Is it, therefore, our education system which is the problem? Is it our social organisation? Is it our colonial history that destroyed our self-belief in our ability to produce our own technologies? Is it the hegemonic ideology of global capitalism that keeps us looking outward for the solutions to our problems?
It is possible many Africans are busy tinkering with technology, producing small and big things in their backyards and in small labs. But our mindset, which shapes our political institutions and public policies, could be inclined to ignore these multitudes of inventions and innovations because we are fixated with the idea that technology comes from outside. So we do not invest in our own innovations.
I once visited the Uganda Industrial Research Institute in Kampala and found a semi-literate guy from the city’s metal fabrication hub, Katwe, had built a car engine. The project ended there. The nation’s top university, Makerere, also recently produced a car. But many Ugandans – in their narrow-minded hostility – sneered at it.
Could it be this lack of self-belief – prevalent in the minds of leaders and citizens (remember the leaders come from amongst us and therefore reflect who we are) – that explains our inability to master technology?
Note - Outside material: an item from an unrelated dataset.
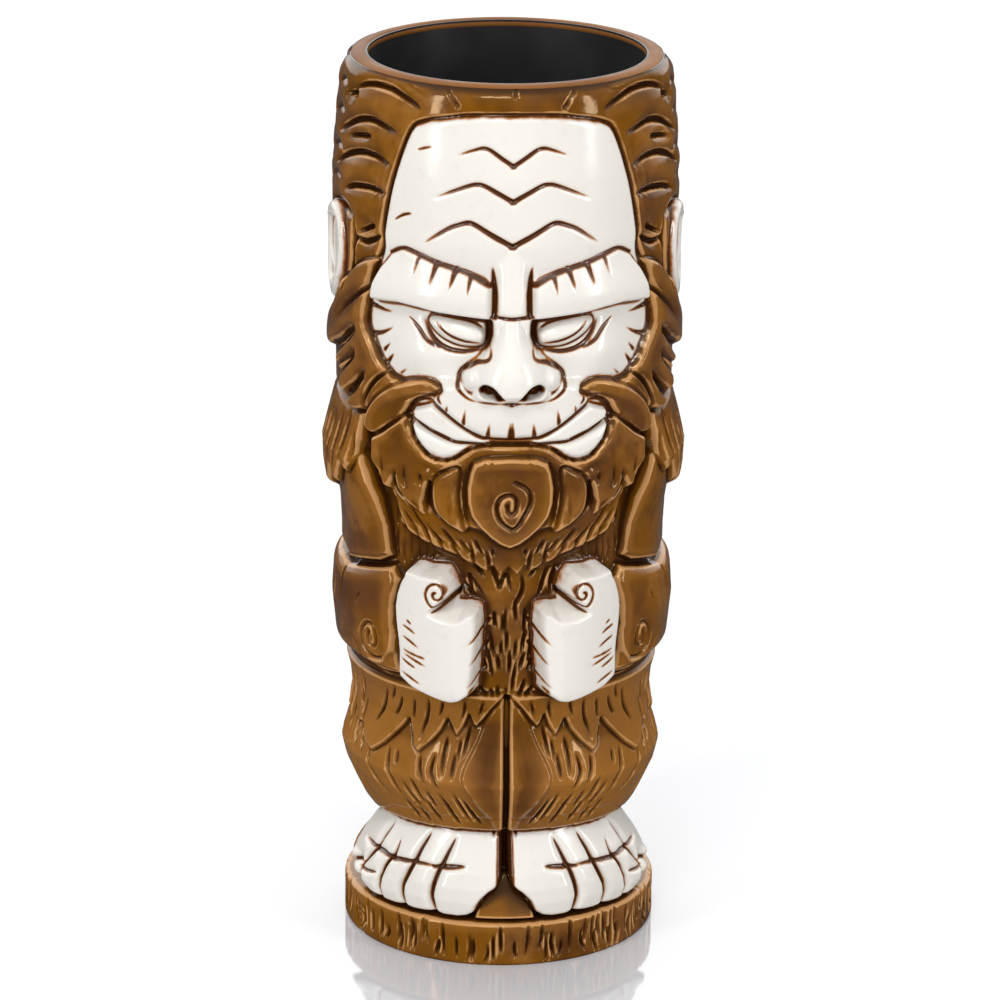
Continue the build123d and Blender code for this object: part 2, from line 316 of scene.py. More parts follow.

Our mindset is to always look outside for solutions to our problems. So we are obsessed with listening to international bureaucrats at World Bank and IMF for policy advice. We look to ICC to try our leaders. We seek Foreign Direct Investment as the solution to our investment needs. We want to educate our children from Europe, North America and Asia – not so that they can come apply the knowledge home but so that they can get a job at Google in California or Microsoft in Seattle. We want our political institutions to mimic those of Europe or North America. That mindset could be our real problem between us and progress.